Some do, especially fundamental L/S equity funds. You might be asked to build a simple operating model, analyze a 10-K, or complete a valuation exercise in 2–4 hours. Quant funds give probability, statistics, and coding tests instead. The format varies by firm — ask your recruiter what to expect.

What types of hedge funds are there?

Long/short equity (Tiger Global, Viking, Lone Pine), global macro (Bridgewater, Brevan Howard), event-driven (Elliott, Paulson), quantitative (Renaissance, Two Sigma, Citadel), activist (Pershing Square, Third Point), credit (Apollo, Ares), and multi-strategy (Millennium, Citadel, Balyasny). Each has different interview styles and skill requirements.

How is the hedge fund interview process structured?
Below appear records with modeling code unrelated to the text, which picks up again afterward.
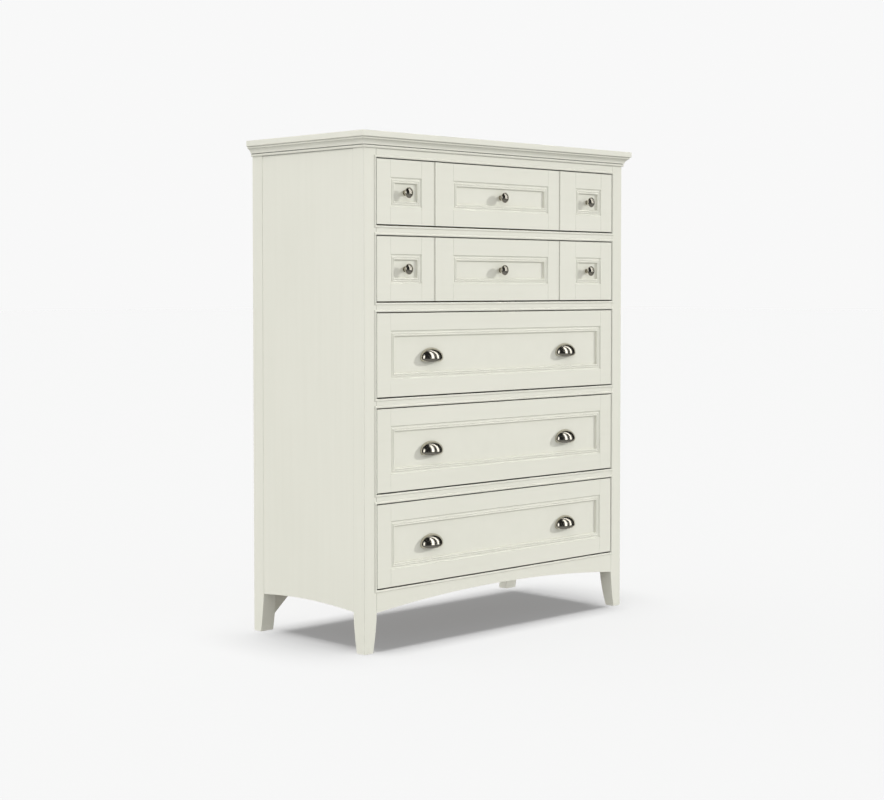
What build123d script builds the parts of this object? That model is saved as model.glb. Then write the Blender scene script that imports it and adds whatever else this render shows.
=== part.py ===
from build123d import *
import os

# A tall chest of five drawers in painted wood. Millimetres, +Z up, +X to the right seen from the front,
# +Y towards the back. The origin is on the floor, at the centre of the top board's outline.

# Overall size, and the case under the top board
HEIGHT = 1321.0
TOP_WIDTH = 1041.0
TOP_DEPTH = 471.0
OVERHANG = 21.0
CASE_HALF = TOP_WIDTH / 2 - OVERHANG
FRONT = -TOP_DEPTH / 2 + OVERHANG
BACK = TOP_DEPTH / 2

# Top board: a square-edged upper part over a narrower rounded lip
BOARD_UPPER = 15.5
BOARD_LIP = 5.5
LIP_OVERHANG = 16.5
LIP_ROUND = 2.5
BOARD_EASE = 2.0
CASE_TOP = HEIGHT - BOARD_UPPER - BOARD_LIP

# Crown moulding under the board: a cove over a bead, parted by a groove. Heights are from its bottom
CROWN_HEIGHT = 20.3
CROWN_OUT = 13.0
CROWN_BOTTOM = CASE_TOP - CROWN_HEIGHT
CROWN_FOOT = 3.2
CROWN_BEAD_OUT = 4.6
CROWN_BEAD_TOP = 6.6
CROWN_GROOVE = 2.2
COVE_FOOT = 7.8
COVE_FOOT_OUT = 5.8
COVE_FILLET = 1.2
COVE_RADIUS = 13.0

# Corner posts, which run down into the tapered feet
POST = 42.0
POST_EASE = 1.5
TAPER_TOP = 104.0
TAPER = 13.0
TAPER_MIDDLE = 4.7
OPENING_HALF = CASE_HALF - POST
GLIDE_RADIUS = 10.0
GLIDE_THICK = 4.0
GLIDE_PROUD = 1.5

# Side panels, set back a little from the posts' outer faces, with a low arch along the bottom
PANEL_THICK = 14.0
PANEL_SETBACK = 1.0
SIDE_BOTTOM = 105.0
SIDE_ARCH = 9.0

# Front rails and apron. The openings go down from the top of the first, with equal rails between them
FIRST_OPENING_TOP = 1256.4
OPENING_HEIGHTS = [171.0, 171.0, 219.4, 219.4, 219.4]
CASE_RAIL = 24.0
RAIL_DEPTH = 40.0
APRON_THICK = 20.0
APRON_BOTTOM = 103.0
APRON_ARCH = 25.0
BEAD_WIDTH = 6.5
BEAD_PROUD = 2.2
JOINT_EASE = 0.4

# Back: a thin panel in the rear posts' rebates, three rails and two angled corner brackets
BACK_THICK = 6.0
BACK_REBATE = 8.0
REAR_RAIL_THICK = 20.0
REAR_RAIL_HEIGHT = 60.0
REAR_RAIL_BOTTOMS = [SIDE_BOTTOM, 612.0, CASE_TOP - REAR_RAIL_HEIGHT]
BRACKET_WIDTH = 77.0
BRACKET_DROP = 68.0

# Drawer fronts: inset in the openings, framed round recessed panels
SIDE_GAP = 2.0
TOP_GAP = 2.5
BOTTOM_GAP = 3.5
FRONT_THICK = 20.0
STILE = 47.0
RAIL = 45.0
RECESS = 6.0
TONGUE = 8.0
TONGUE_THICK = 6.0
FRONT_HALF = OPENING_HALF - SIDE_GAP

# Mouldings round the panels: a hollow and two beads. Each point is (inward, height over the panel)
MOULDING = 15.0
MOULDING_EDGE = 5.4
HOLLOW_MIDDLE = (2.0, 3.6)
HOLLOW_END = (5.6, 3.9)
FIRST_CREST = (7.7, 4.7)
FIRST_END = (9.6, 3.6)
LAST_CREST = (12.6, 4.9)
LAST_END = (MOULDING, 2.4)
MITRE_REACH = 20.0

# The two top fronts carry two upright strips that part them into small, wide and small fronts
SMALL_FRONT = 203.0
STRIP = 21.0
STRIP_PROUD = 2.0
SPLIT_DRAWERS = 2

# Drawer boxes: dovetailed, with the bottom let into grooves
BOX_LENGTH = 380.0
BOX_SIDE = 12.0
BOX_FLOOR = 6.0
BOX_GROOVE = 6.0
BOX_FLOOR_UP = 12.0
BOX_LIFT = 14.0
BOX_HEADROOM = 27.0
TAIL_PITCH = 44.0
TAIL_WIDE = 27.0
TAIL_NARROW = 22.5

# Telescopic side slides, in three nested members
SLIDE_THICK = 12.7
SLIDE_LENGTH = 350.0
SLIDE_FRONT = FRONT + 24.0
STEEL = 1.5
CASE_MEMBER = 45.0
MID_MEMBER = 34.0
DRAWER_MEMBER = 24.0
MID_OFFSET = 3.0
CASE_LIP = 8.0
MID_LIP = 6.5
DRAWER_LIP = 5.0
CLEAT_HEIGHT = 60.0

# Knobs, cup pulls and the screws that hold them and the drawer fronts
KNOB_LENGTH = 24.0
KNOB_RADIUS = 14.2
KNOB_BASE = 1.6
KNOB_BASE_RADIUS = 7.2
KNOB_RING = (6.2, 4.6)
KNOB_WAIST = (4.2, 7.6)
KNOB_FLARE = (7.4, 12.0)
KNOB_RIM_LOW = 14.2
KNOB_RIM_HIGH = 18.2
KNOB_RIM_ROUND = 0.9
PULL_HALF = 39.5
PULL_DEPTH = 22.0
PULL_RISE = 27.5
PULL_DROP = 15.5
PULL_WALL = 1.8
PULL_LIP = 5.0
PULL_UP = -11.0
PULL_SPREAD = 261.0
PULL_POST_SPREAD = 32.0
PULL_POST_RADIUS = 4.5
PULL_POST_LENGTH = 12.0
PULL_POST_UP = 9.0
SCREW_RADIUS = 2.0
SCREW_HOLE = 2.3
SCREW_HEAD = 4.5
SCREW_HEAD_THICK = 2.5
SCREW_BITE = 9.0
SCREW_SEAT = FRONT + FRONT_THICK + BOX_SIDE
BORE_SPARE = 1.5
FIXING_INSET = 24.0
FIXING_LENGTH = 24.0


def stack_openings():
    """Each opening as its bottom and top heights, from the top drawer down."""
    openings = []
    top = FIRST_OPENING_TOP
    for height in OPENING_HEIGHTS:
        openings.append((top - height, top))
        top -= height + CASE_RAIL
    return openings


OPENINGS = stack_openings()


def block(x, y, z):
    """A box from three (low, high) ranges."""
    size = [high - low for low, high in (x, y, z)]
    centre = [(high + low) / 2 for low, high in (x, y, z)]
    return Pos(*centre) * Box(*size)


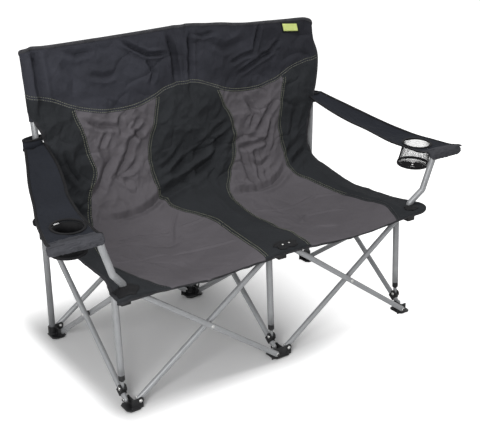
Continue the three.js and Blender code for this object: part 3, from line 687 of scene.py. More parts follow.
# Folds as (depth in mm, half width in mm, places along it); a negative depth is a ridge
FOLDS = [
    (5, 7, [(-.345, .777), (-.300, .753), (-.232, .739)]),
    (7, 9, [(-.140, .733), (-.194, .695), (-.221, .640), (-.263, .596)]),
    (7, 10, [(-.262, .660), (-.292, .622), (-.315, .584), (-.352, .562)]),
    (5, 8, [(-.182, .632), (-.244, .601), (-.219, .579)]),
    (5, 7, [(-.228, .770), (-.226, .735), (-.223, .712)]),
    (7, 9, [(-.122, .522), (-.165, .505), (-.205, .495), (-.245, .492), (-.315, .492)]),
    (2.6, 4.5, [(-.099, .463), (-.153, .398), (-.192, .327)]),
    (9, 11, [(.158, .656), (.07, .628), (-.025, .592), (-.062, .568)]),
    (10, 12, [(.145, .668), (.087, .586), (-.007, .539), (-.118, .526), (-.160, .503)]),
    (7, 9, [(.152, .700), (.09, .662), (.030, .628)]),
    (6, 9, [(.135, .615), (.09, .560), (.05, .530)]),
    (5, 8, [(-.035, .640), (-.075, .607), (-.11, .59)]),
    (6, 7, [(.310, .622), (.25, .612), (.190, .611)]),
    (7, 8, [(.345, .735), (.305, .690), (.270, .650)]),
    (6, 8, [(.328, .680), (.308, .63), (.290, .588)]),
    (6, 8, [(.192, .613), (.198, .565), (.203, .525), (.218, .478)]),
    (8, 9, [(.362, .527), (.315, .500), (.276, .485), (.229, .478), (.160, .480), (.105, .474)]),
    (5, 7, [(.245, .60), (.252, .55), (.235, .50)]),
    (-3.4, 4.0, [(-.352, .391), (-.264, .402), (-.165, .373)]),
    (-3.4, 4.0, [(-.245, .262), (-.147, .223), (-.070, .172)]),
    (-2.8, 4.0, [(-.420, .250), (-.300, .275), (-.24, .272)]),
    (-3.0, 4.0, [(-.130, .377), (-.055, .366)]),
    (-3.4, 4.5, [(.120, .366), (.260, .354), (.363, .358), (.425, .316)]),
    (-3.4, 4.5, [(.215, .240), (.265, .283), (.313, .268), (.372, .215)]),
    (-3.2, 4.5, [(.16, .150), (.23, .175), (.28, .140)]),
    (7, 5.5, [(-.210, .998), (-.165, .968), (-.116, .940), (-.050, .936)]),
    (9, 8, [(-.046, 1.01), (-.030, .929), (-.028, .840)]),
    (8, 8, [(.040, 1.01), (.024, .910), (.024, .840)]),
    (6, 6, [(.205, .838), (.272, .868), (.360, .900)]),
    (9, 11, [(-.469, 1.02), (-.469, .917), (-.466, .820)]),
    (4, 9, [(-.385, .985), (-.345, .966), (-.300, .970)]),
    (5, 6, [(-.120, .930), (-.10, .885), (-.115, .850)]),
    (6, 6, [(.300, .99), (.285, .94), (.270, .900)]),
    (5, 6, [(.375, .925), (.330, .895), (.290, .885)]),
    (5, 6, [(.180, .875), (.225, .893), (.275, .900)]),
    (5, 6, [(.040, .985), (.080, .975), (.125, .980)]),
    (4, 8, [(-.310, .905), (-.265, .893), (-.225, .897)]),
    (5, 7, [(-.270, .735), (-.300, .690), (-.283, .640)]),
    (5, 7, [(-.160, .760), (-.185, .728), (-.150, .675)]),
    (5, 7, [(.235, .750), (.262, .700), (.240, .655)]),
    (4, 7, [(.300, .560), (.262, .545), (.232, .560)]),
    (3.5, 12, [(-.40, .955), (-.36, .90), (-.37, .85)]),
    (3.5, 10, [(.10, .955), (.16, .925), (.24, .94)]),
    (5, 9, [(-.42, .70), (-.40, .64), (-.375, .60)]),
    (5, 9, [(.43, .72), (.415, .65), (.395, .60)]),
    (6, 10, [(.455, .55), (.41, .535), (.375, .52)]),
    (6, 10, [(-.455, .55), (-.41, .535), (-.38, .51)]),
    (4, 10, [(.44, .60), (.40, .575), (.37, .56)]),
]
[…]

Typically: (1) Phone screen with HR or a junior PM. (2) First-round in-person with stock pitch presentation and Q&A. (3) Super day with multiple team members — more stock pitches, market discussions, case studies, and behavioral questions. Some funds add a modeling test or take-home case study. The process can take 2–6 weeks.

Can I transition from investment banking to a hedge fund?

Yes — many IB analysts move to hedge funds. Your financial modeling and valuation skills transfer well, but you need to develop investment thinking (generating ideas, taking views on stocks) independently. Start building a track record by following stocks and maintaining an investment journal while still in banking.